Using archaeological methods, the researchers excavated a total of 69 stones to see if this tool technology had developed at all over time.

Through mass spectrometry, the researchers were able to confirm that dark-coloured residues on the tools were specifically from cashew nuts.

They also carbon dated small pieces of charcoal discovered with the stones to establish the oldest were least 600 to 700-years-old - meaning the tools predate the arrival of Europeans in the New World.

The researchers estimate that around 100 generations of capuchins have used this tradition of stone tools.

They compared tools used by modern capuchins with the oldest excavated examples, finding they are similar in terms of weight and materials chosen.

The researchers said the apparent lack of change over hundreds of years suggests monkeys are 'conservative' - preferring not to change the technology used, unlike humans living in the same region.

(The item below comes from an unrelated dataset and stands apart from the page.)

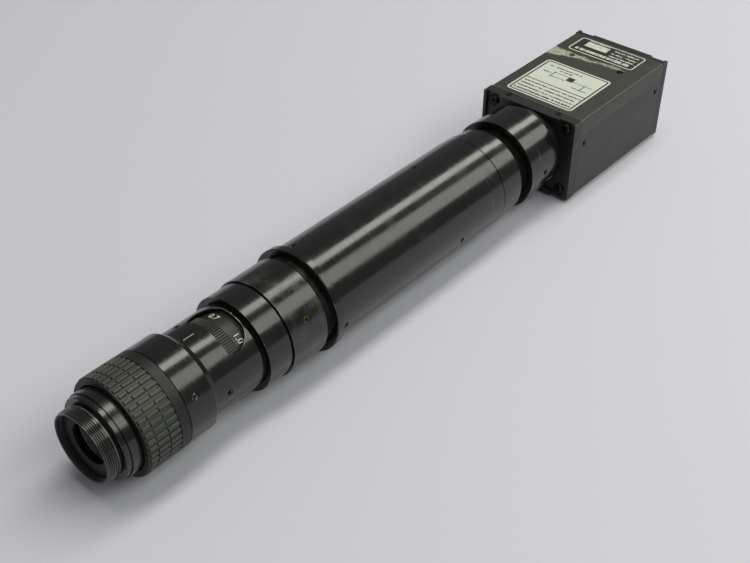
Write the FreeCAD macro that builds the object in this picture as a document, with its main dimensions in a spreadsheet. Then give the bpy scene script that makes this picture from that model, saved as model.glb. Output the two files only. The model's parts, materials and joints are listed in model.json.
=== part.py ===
import FreeCAD, Part
import math
import os
import Sketcher

# Machine vision camera: a zoom microscope lens, its extension tube and C-mount coupler,
# and the video camera they are screwed to.
# +X runs along the optical axis from the lens to the back of the camera, +Z is up.
# The origin is at the middle of the length, under the axis, at the height on which it rests.
# Every size is in millimetres, every angle in degrees.

SIZES = {
    # Fits: between pieces screwed together, between pieces that turn or slide, and in seams
    "fit": 0.02,
    "running_gap": 0.05,
    "end_gap": 0.3,
    "ring_gap": 0.25,
    "barrel_wall": 0.75,
    # Nose of the front cell
    "nose_reach": 9.7,
    "nose_length": 22.0,
    "nose_radius": 13.0,
    "thread_radius": 10.9,
    "thread_length": 4.0,
    "thread_relief": 0.6,
    "relief_depth": 0.7,
    "neck_depth": 0.4,
    "neck_length": 1.7,
    "nose_bore": 9.9,
    "rim_chamfer": 0.3,
    "nose_wall": 1.5,
    "retainer_front": 2.0,
    "retainer_length": 1.2,
    "retainer_bore": 6.2,
    "retainer_cone": 1.2,
    "retainer_edge": 0.8,
    "front_aperture": 5.8,
    "front_lens_thickness": 3.4,
    "front_lens_radius": 7.6,
    "front_lens_rise": 0.8,
    "front_lens_hollow": 0.4,
    "front_lens_seat": 0.8,
    # Focus ring and its rubber grip
    "focus_length": 14.35,
    "focus_flange": 0.5,
    "focus_flange_drop": 0.3,
    "focus_web": 0.9,
    "focus_wall": 0.6,
    "ring_step": 1.7,
    "grip_proud": 0.05,
    "grip_length": 10.75,
    # Front barrel
    "front_barrel_length": 8.8,
    "bevel_length": 2.2,
    "spigot_length": 9.3,
    # Zoom barrel, its windows and the guide tube inside it
    "barrel_radius": 13.5,
    "barrel_step": 0.6,
    "window_barrel_length": 17.3,
    "barrel_chamfer": 0.4,
    "window_wall": 1.25,
    "window_front": 4.8,
    "window_length": 11.9,
    "window_half_span": 40.0,
    "window_ledge": 3.2,
    "window_relief": 0.35,
    "window_angle": 11.0,
    "rim_groove": 0.8,
    "barrel_bridge": 5.9,
    "tail_length": 7.1,
    "guide_wall": 0.95,
    "guide_inset": 4.0,
    "guide_slot_width": 1.9,
    # Zoom ring on the cam tube
    "zoom_ring_thickness": 1.6,
    "zoom_ring_length": 10.6,
    "zoom_ring_inset": 8.1,
    "knurl_length": 4.0,
    "numeral_band": 4.0,
    "numeral_band_depth": 0.2,
    "cam_wall": 1.0,
    "cam_slot_width": 2.2,
    "zoom_min": -123.0,
    "zoom_max": 12.0,
    "slot_end_angle": 9.0,
    "variator_lead": 16.0,
    "compensator_lead": 10.6667,
    "variator_place": 13.4,
    "compensator_place": 19.7,
    "cell_length": 5.0,
    "cell_wall": 0.9,
    "cell_lip": 0.7,
    "moving_lens_thickness": 2.4,
    "moving_lens_rise": 0.5,
    "pin_radius": 0.9,
    "pin_angle": 90.0,
    "pin_depth": 0.8,
    "pin_drop": 0.2,
    # Engraved rear ring with the rear lens cell
    "rear_ring_length": 8.4,
    "rear_ring_groove": 0.5,
    "hub_length": 2.4,
    "groove_depth": 0.6,
    "rear_spigot_radius": 13.4,
    "rear_spigot_length": 10.7,
    "rear_spigot_wall": 1.9,
    "rear_cell_length": 8.0,
    "rear_lens_radius": 8.4,
    "rear_lens_thickness": 3.6,
    "rear_lens_lip": 1.0,
    "rear_lens_rise": 0.7,
    # Coupling ring between the zoom lens and the tube
    "coupling_radius": 15.7,
    "coupling_length": 13.5,
    "coupling_taper": 1.1,
    "coupling_taper_depth": 0.7,
    "coupling_neck": 2.1,
    "tube_plug_length": 11.0,
    "coupling_bore": 12.0,
    # Extension tube and its flange
    "flange_radius": 17.2,
    "flange_length": 2.6,
    "flange_chamfer": 0.3,
    "tube_radius": 16.1,
    "tube_length": 73.5,
    "tube_wall": 1.8,
    "tube_cell_front": 52.4,
    "tube_cell_length": 10.0,
    "tube_lens_radius": 11.0,
    "tube_lens_thickness": 4.6,
    "tube_lens_lip": 1.0,
    "tube_lens_rise": 0.8,
    "tube_retainer_length": 1.6,
    "baffle_front": 28.0,
    "baffle_length": 3.0,
    "baffle_aperture": 8.0,
    "baffle_rim": 1.3,
    "baffle_edge": 0.6,
    # Rings behind the tube
    "band_length": 6.0,
    "band_groove": 0.6,
    "band_groove_depth": 0.7,
    "band_plug_length": 6.1,
    "band_bore": 11.2,
    "band_tail_radius": 13.0,
    "band_tail_length": 8.3,
    "step_radius": 15.9,
    "step_length": 4.3,
    "adapter_radius": 15.35,
    "adapter_length": 5.6,
    "adapter_taper": 4.0,
    "adapter_end_radius": 13.5,
    "adapter_neck": 1.5,
    "adapter_neck_radius": 13.0,
    "adapter_tail_radius": 11.6,
    "adapter_tail_length": 11.0,
    "adapter_bore": 10.2,
    # C-mount coupler
    "coupler_front_radius": 16.05,
    "coupler_front_length": 5.6,
    "coupler_seam": 0.1,
    "coupler_rear_radius": 15.75,
    "coupler_rear_length": 9.4,
    "coupler_chamfer": 0.4,
    "coupler_bore": 10.6,
    "cmount_radius": 12.65,
    "cmount_thread_length": 4.0,
    # Set screws
    "set_screw_radius": 1.0,
    "brass_screw_radius": 1.15,
    "screw_sink": 0.25,
    "socket_depth": 0.9,
    "socket_share": 0.55,
    "front_screw_angle": 62.6,
    "zoom_screw_angle": 90.3,
    "coupling_screw_angle": 63.4,
    "tube_screw_angle": 102.0,
    "coupler_screw_angle": 90.7,
    "front_screw_offset": 3.5,
    "zoom_screw_offset": 4.3,
    "coupling_screw_offset": 7.0,
    "tube_screw_offset": 2.1,
    "coupler_screw_offset": 2.3,
    "screws_round": 3,
    # Camera housing
    "camera_width": 38.4,
    "camera_height": 30.3,
    "camera_top": 14.5,
    "camera_length": 61.4,
    "boss_length": 3.4,
    "boss_radius": 14.0,
    "frame_thickness": 4.4,
    "rear_frame_thickness": 2.8,
    "seam": 0.2,
    "face_recess": 0.9,
    "frame_rim": 1.2,
    "lip_half_width": 12.6,
    "cover_wall": 1.2,
    "cover_skirt": 5.2,
    "cover_round": 0.8,
    "ear_length": 6.0,
    "ear_thickness": 3.5,
    "ear_bottom": 1.6,
    "ear_top": 7.7,
    "filter_boss_radius": 13.2,
    "filter_boss_length": 4.0,
    "filter_radius": 9.6,
    "filter_thickness": 1.0,
    "filter_seat": 2.3,
    "sensor_bore": 8.6,
    # Corner rails and the screws of the camera
    "rail_inset_y": 4.1,
    "rail_inset_z": 2.9,
    "rail_radius": 1.55,
    "housing_screw_radius": 0.95,
    "housing_screw_length": 7.0,
    "screw_head_radius": 1.8,
    "screw_head_height": 1.05,
    "counterbore_radius": 2.4,
    "counterbore_depth": 0.3,
    "side_screw_radius": 0.8,
    "side_screw_height": 4.65,
    "side_screw_inset": 7.1,
    "rear_screw_inset": 6.6,
    "side_head_radius": 1.3,
    "side_shank_length": 3.2,
    "side_screw_sink": 0.1,
    "strip_screw_radius": 1.2,
    "strip_screw_half_pitch": 10.4,
    "strip_screw_place": 2.9,
    "strip_screw_length": 3.0,
    "strip_screw_sink": 0.15,
    # Tapped mounting holes and the bars behind them
    "mount_hole_radius": 1.25,
    "mount_hole_half_pitch": 10.3,
    "mount_hole_place": 42.4,
    "tripod_radius": 3.175,
    "bar_width": 9.0,
    "bar_thickness": 3.0,
    "bar_half_length": 13.0,
    # Circuit boards
    "board_half_width": 14.2,
    "board_gap": 0.15,
    "board_thickness": 1.2,
    "sensor_place": 12.1,
    "sensor_thickness": 2.2,
    "sensor_half_width": 7.0,
    "sensor_half_height": 6.0,
    "board_pitch": 11.5,
    "post_radius": 1.2,
    "post_half_width": 12.6,
    "post_inset": 1.7,
    # Connectors at the back
    "connector_half_pitch": 8.4,
    "bnc_flange_radius": 6.6,
    "bnc_flange": 1.6,
    "bnc_radius": 4.8,
    "bnc_bore": 4.1,
    "bnc_length": 9.5,
    "bnc_lug_radius": 0.9,
    "bnc_lug_height": 1.1,
    "bnc_lug_inset": 3.0,
    "bnc_core_inset": 1.6,
    "bnc_contact_inset": 3.2,
    "bnc_insulator_radius": 2.4,
    "bnc_contact_radius": 0.7,
    "power_flange_radius": 6.2,
    "power_radius": 5.0,
    "power_wall": 0.7,
    "power_length": 6.5,
    "power_outer_pins": 9,
    "power_inner_pins": 3,
    "power_pin_radius": 0.35,
    "power_pin_circle": 2.9,
    "power_pin_inner_circle": 1.2,
    "power_pin_inset": 4.3,
    "connector_tail": 6.0,
}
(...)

Dr Haslam said: "Until now, the only archaeological record of pre-modern, non-human animal tool use comes from a study of three chimpanzee sites in Cote d'Ivoire in Africa, where tools were dated to between 4,300 and 1,300 years old.

"Here, we have new evidence that suggests monkeys and other primates out of Africa were also using tools for hundreds, possibly thousands of years.

"This is an exciting, unexplored area of scientific study that may even tell us about the possible influence of monkeys' tool use on human behaviour.

"For example, cashew nuts are native to this area of Brazil, and it is possible that the first humans to arrive here learned about this unknown food through watching the monkeys and their primate cashew-processing industry."